Squeakybubbles26 · 01/02/2020 02:15

Hey,
I've posted a few times in the sleeping topic but am at yet at a loss end!😩
We had to sleep train DD2 to self settle again after she developed a cold which had worked well .. going to bed/naps that is!
But we still have disturbed nights - some better than others like yesterday slept til 4 then resettled til 4.45 (this still isn't great but it's good for her)!
Now tonight she woke at 1.45 and not wanting to leave her upset gave her a cuddle and now she's asleep on me. Created a bad habit I know..
Basically at a loose end any advice appreciated!!

OP posts:
FATEdestiny · 01/02/2020 17:26

You don't say how old baby is so it's very difficult to suggest anything. What would be advisable for a 6 week old would be very different advice for a 9 month old and different again for a 2 year old.

FATEdestiny · 01/02/2020 17:38

I've just looked through search and see your baby is 6 months and that you've recently done controlled crying...

OK, so cuddling to sleep is not a problem. But it really is a problem if you are intending baby to sleep alone at other times. Consistency is key and it's important to recognise you can't pick and choose with CC. It's all or nothing (and that's why I'm not a fan).

In your situation I would stay and comfort baby to sleep, but would do the comforting in the cot.

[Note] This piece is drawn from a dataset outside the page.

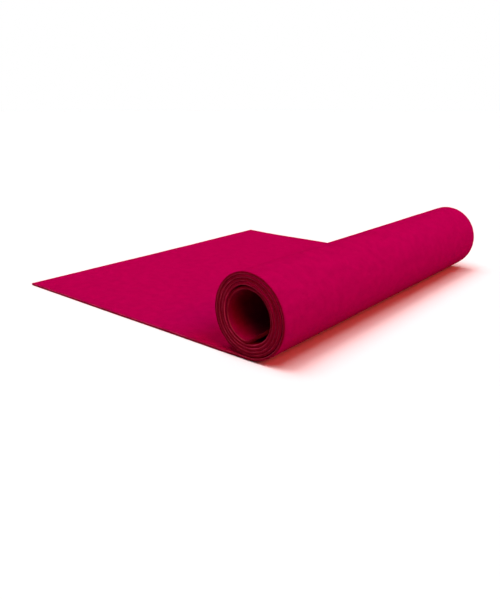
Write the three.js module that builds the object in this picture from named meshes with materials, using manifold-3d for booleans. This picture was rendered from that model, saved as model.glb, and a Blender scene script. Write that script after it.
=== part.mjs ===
// A cut length of thick non-woven cloth, partly rolled up. One end is wound into a loose hollow roll
// of about five turns, and the other end lies flat beside it, on the surface at Z = 0.
// Millimetres, +Z up. The roll lies along Y, and the flat end reaches out towards -X.
import * as THREE from "three";
import { mergeVertices } from "three/addons/utils/BufferGeometryUtils.js";
import Module from "manifold-3d";

// Driving dimensions
const CLOTH_WIDTH = 500; // along Y, so it is also the roll's length
const THICKNESS = 3;
const ROLL_RADIUS = 47.5;
const SAG = 0.2; // how far the roll settles under its own weight, which gives it a small flat spot
const LOOSE_LENGTH = 413; // from the free edge to the point below the roll's axis

// How the cloth is wound. Each row is one turn, from the outermost inwards, and gives the distance
// from the roll's axis to the cloth's outer face on the four sides. The cloth comes in along the
// surface, passes below the axis, and rises on the right-hand side, which is +X.
const TURNS = [
  { right: 47.5, top: 47.5, left: 43.9, bottom: 43.5 },
  { right: 43.2, top: 44.1, left: 39.2, bottom: 40.0 },
  { right: 39.5, top: 40.5, left: 35.5, bottom: 36.5 },
  { right: 35.9, top: 37.0, left: 32.0, bottom: 33.0 },
  { right: 32.4, top: 32.1, left: 28.0, bottom: 29.6 },
];
const STEPS_PER_TURN = 48;

// The cloth's inner end is too short and stiff to follow the turn round it. It springs across the
// lower right of the bore as a straight flap, and its tip stops just short of the wall.
const FLAP = {
  middle: 37, // degrees round from straight down, where it stands furthest off the wall
  tip: 67.5, // degrees round from straight down
  standOff: 25.2, // from the roll's axis to the flap's outer face
  easing: 1.2, // softness of the bend into it
};

// The loose end lies flat, but for two low swells along its far edge
const SWELLS = [
  { from: "free corner", x: -413, reach: 50, lift: 1.0 },
  { from: "beside the roll", x: -232, reach: 125, lift: 0.8 },
];
const SWELL_START = 20; // the swells fade in between this distance past the middle and the far edge
const LOOSE_END_GRID = { along: 20, across: 14 };
const JOIN = { x: -62, lap: 1 }; // where the loose end and the roll are modelled apart, then joined

const CLOTH = { color: 0xba004b, roughness: 0.95, metalness: 0 };

const QUARTERS = 4;
const FULL_TURN = 2 * Math.PI;
const AXIS_HEIGHT = ROLL_RADIUS - SAG;
const FLAT_SPOT = Math.sqrt(ROLL_RADIUS ** 2 - AXIS_HEIGHT ** 2); // how far it runs past the axis
const FIRST_TURN = Math.atan2(FLAT_SPOT, AXIS_HEIGHT) / FULL_TURN;
const LAST_TURN = TURNS.length + FLAP.tip / 360;

// The wound cloth's outer face radius after so many turns: a smooth curve through the table's
// quarter turns, starting below the axis
const quarterRadii = [
  ROLL_RADIUS,
  ...TURNS.flatMap((turn) => [turn.right, turn.top, turn.left, turn.bottom]),
];

function quarterRadius(index) {
  return quarterRadii[THREE.MathUtils.clamp(index, 0, quarterRadii.length - 1)];
}

function woundRadius(turns) {
  const quarters = turns * QUARTERS;
  const before = Math.floor(quarters);
  const share = quarters - before;
  const [r0, r1, r2, r3] = [-1, 0, 1, 2].map((offset) => quarterRadius(before + offset));
  const slopeBefore = (r2 - r0) / 2;
  const slopeAfter = (r3 - r1) / 2;
  const bend = 2 * (r1 - r2) + slopeBefore + slopeAfter;
  const rise = 3 * (r2 - r1) - 2 * slopeBefore - slopeAfter;
  return r1 + share * (slopeBefore + share * (rise + share * bend));
}

// The same radius with the flap at the end: past the last row, the nearer of wall and chord, eased
function faceRadius(turns) {
  const wound = woundRadius(turns);
  const pastLastRow = (turns - TURNS.length) * 360;
  if (pastLastRow < -FLAP.middle) return wound;
  const chord = FLAP.standOff / Math.cos(THREE.MathUtils.degToRad(pastLastRow - FLAP.middle));
  const nearer = Math.exp(-wound / FLAP.easing) + Math.exp(-chord / FLAP.easing);
  return -FLAP.easing * Math.log(nearer);
}

// A point on the outer face, in the plane of the roll's end: x to the right, y up
function outerFace(turns) {
  const angle = turns * FULL_TURN;
  const radius = faceRadius(turns);
  return new THREE.Vector2(
    radius * Math.sin(angle),
    AXIS_HEIGHT - radius * Math.cos(angle),
  );
}

// The point across the cloth from it, one thickness towards the inside of the roll
function innerFace(turns) {
  const nudge = 0.25 / STEPS_PER_TURN;
  const along = outerFace(turns + nudge).sub(outerFace(turns - nudge)).normalize();
  const inward = new THREE.Vector2(-along.y, along.x);
  return outerFace(turns).addScaledVector(inward, THICKNESS);
}

// The rolled end: the spiral's outline, swept along the roll. It starts with the flat run of cloth
// below the roll, up to the end of the flat spot.
function rolledEnd() {
  const firstStep = Math.ceil(FIRST_TURN * STEPS_PER_TURN) + 1;
  const lastStep = Math.round(LAST_TURN * STEPS_PER_TURN);
  const stations = [];
  for (let step = firstStep; step <= lastStep; step++) stations.push(step / STEPS_PER_TURN);
  const start = JOIN.x - JOIN.lap;
  const outline = new THREE.Shape([
    new THREE.Vector2(start, 0),
    new THREE.Vector2(FLAT_SPOT, 0),
    ...stations.map(outerFace),
    ...stations.map(innerFace).reverse(),
    new THREE.Vector2(FLAT_SPOT, THICKNESS),
    new THREE.Vector2(start, THICKNESS),
  ]);
  return new THREE.ExtrudeGeometry(outline, {
    depth: CLOTH_WIDTH,
    steps: 1,
    bevelEnabled: false,
  })
    .translate(0, 0, -CLOTH_WIDTH / 2)
    .rotateX(Math.PI / 2);
}

// How far the loose end stands off the surface at a point of it
function swellHeight(x, y) {
  const fade = THREE.MathUtils.smoothstep(y, SWELL_START, CLOTH_WIDTH / 2);
  const lifts = SWELLS.map((swell) => {
    const away = Math.min(1, Math.abs(x - swell.x) / swell.reach);
    return swell.lift * Math.cos((away * Math.PI) / 2) ** 2;
  });
  return fade * lifts.reduce((sum, lift) => sum + lift, 0);
}

// The loose end: a flat slab on a grid, raised where the cloth swells
function looseEnd() {
  const length = LOOSE_LENGTH + JOIN.x;
  const slab = new THREE.BoxGeometry(
    length,
    CLOTH_WIDTH,
    THICKNESS,
    LOOSE_END_GRID.along,
    LOOSE_END_GRID.across,
    1,
  ).translate(JOIN.x - length / 2, 0, THICKNESS / 2);
  const points = slab.getAttribute("position");
  for (let i = 0; i < points.count; i++) {
    const lift = swellHeight(points.getX(i), points.getY(i));
    points.setZ(i, points.getZ(i) + lift);
  }
  return slab;
}

const wasm = await Module();
wasm.setup();

function toSolid(geometry) {
  const bare = geometry.clone();
  bare.deleteAttribute("normal");
  bare.deleteAttribute("uv");
  const merged = mergeVertices(bare, 1e-4);
  return new wasm.Manifold(
    new wasm.Mesh({
      numProp: 3,
      vertProperties: new Float32Array(merged.attributes.position.array),
      triVerts: new Uint32Array(merged.index.array),
    }),
  );
}

function toGeometry(solid) {
  const mesh = solid.getMesh();
  const geometry = new THREE.BufferGeometry();
  geometry.setAttribute("position", new THREE.BufferAttribute(mesh.vertProperties, 3));
  geometry.setIndex(new THREE.BufferAttribute(mesh.triVerts, 1));
  geometry.computeVertexNormals();
  return geometry;
}

// The whole cloth is one solid, centred over the origin
const cloth = toGeometry(toSolid(rolledEnd()).add(toSolid(looseEnd())));
cloth.computeBoundingBox();
const centre = cloth.boundingBox.getCenter(new THREE.Vector3());

const web = new THREE.Mesh(cloth, new THREE.MeshStandardMaterial(CLOTH));
web.name = "felt_web";
web.position.set(-centre.x, 0, 0);

const group = new THREE.Group();
group.add(web);

export default group;
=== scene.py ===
import math
import bpy
import numpy as np
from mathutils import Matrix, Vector


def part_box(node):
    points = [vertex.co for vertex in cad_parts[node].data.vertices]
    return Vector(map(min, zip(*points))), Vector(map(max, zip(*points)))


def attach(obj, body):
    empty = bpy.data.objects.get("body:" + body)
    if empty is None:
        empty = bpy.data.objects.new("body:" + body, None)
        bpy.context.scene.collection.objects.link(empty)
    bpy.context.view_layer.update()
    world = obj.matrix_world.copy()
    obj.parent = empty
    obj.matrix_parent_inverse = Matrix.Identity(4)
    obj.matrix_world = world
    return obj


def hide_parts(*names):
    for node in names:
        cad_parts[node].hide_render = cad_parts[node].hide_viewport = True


# A cut length of thick needled felt, partly rolled up, on a white floor.
# Metres, +Z up. The roll lies along Y, and the loose end reaches out towards -X.
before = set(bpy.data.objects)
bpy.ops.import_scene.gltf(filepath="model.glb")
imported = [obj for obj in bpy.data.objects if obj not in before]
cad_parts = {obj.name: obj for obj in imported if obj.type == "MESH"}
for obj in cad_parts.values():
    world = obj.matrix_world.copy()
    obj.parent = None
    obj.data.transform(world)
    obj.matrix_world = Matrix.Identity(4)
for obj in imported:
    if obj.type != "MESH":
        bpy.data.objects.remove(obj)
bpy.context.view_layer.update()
print("felt roll: frame loaded")

# Camera

studioCamera = {
    "place": (0.5307, -0.6625, 0.2470),
    "turnDegrees": 39.89,  # to the left of +Y
    "downDegrees": 18.50,  # below the horizon
    "lens": 34.52,  # millimetres, on a 36 mm wide sensor
    "sensor": 36.0,
    "nearest": 0.01,  # metres, the closest thing that it shows
}


def makeCamera(setup):
    data = bpy.data.cameras.new("studioCamera")
    data.lens = setup["lens"]
    data.sensor_width = setup["sensor"]
    data.clip_start = setup["nearest"]
    camera = bpy.data.objects.new("studioCamera", data)
    bpy.context.scene.collection.objects.link(camera)
    camera.location = setup["place"]
    tilt = math.radians(90 - setup["downDegrees"])
    camera.rotation_euler = (tilt, 0, math.radians(setup["turnDegrees"]))
    bpy.context.scene.camera = camera


makeCamera(studioCamera)

# How the felt is cut and wound

felt = {
    "width": 0.500,  # along Y, so it is also the roll's length
    "thickness": 0.003,
    "rollRadius": 0.0475,
    "sag": 0.0002,  # how far the roll settles, which gives it a small flat spot
    "looseLength": 0.413,  # from the free edge to the point below the roll's axis
    "edgeRound": 0.0007,  # radius worn on the cut edges
}

# One row for each turn, from the outermost inwards: from the roll's axis to the felt's outer face on
# the four sides. The felt comes in along the floor, passes below the axis and rises on the right.
windings = [
    {"right": 0.0475, "top": 0.0475, "left": 0.0439, "bottom": 0.0435},
    {"right": 0.0432, "top": 0.0441, "left": 0.0392, "bottom": 0.0400},
    {"right": 0.0395, "top": 0.0405, "left": 0.0355, "bottom": 0.0365},
    {"right": 0.0359, "top": 0.0370, "left": 0.0320, "bottom": 0.0330},
    {"right": 0.0324, "top": 0.0321, "left": 0.0280, "bottom": 0.0296},
]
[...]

At 6 months I'd have a 3-sided cot (just remove one side off a normal cot) butted up to your bed. Then subtle close to baby to comfort to sleep.

Firm hand on chest/shoulder is good for reassurance. As is check to cheek touch. This allows baby to feel you close and feel/hear your breathing as a means to relax into sleep. Then as baby settles extract yourself to leave just your hand on chest until baby settles.

Progress this over time so that just your firm hand on chest is needed to settle baby into sleep (So side can go back onto cot) and slowly reduce how long your hand is needed for reassurance until just your presence not touch is needed. And slowly reduce your presence too.

This is a process called gradual withdrawal. Much gentler route towards independent sleep than controlled crying. But takes longer.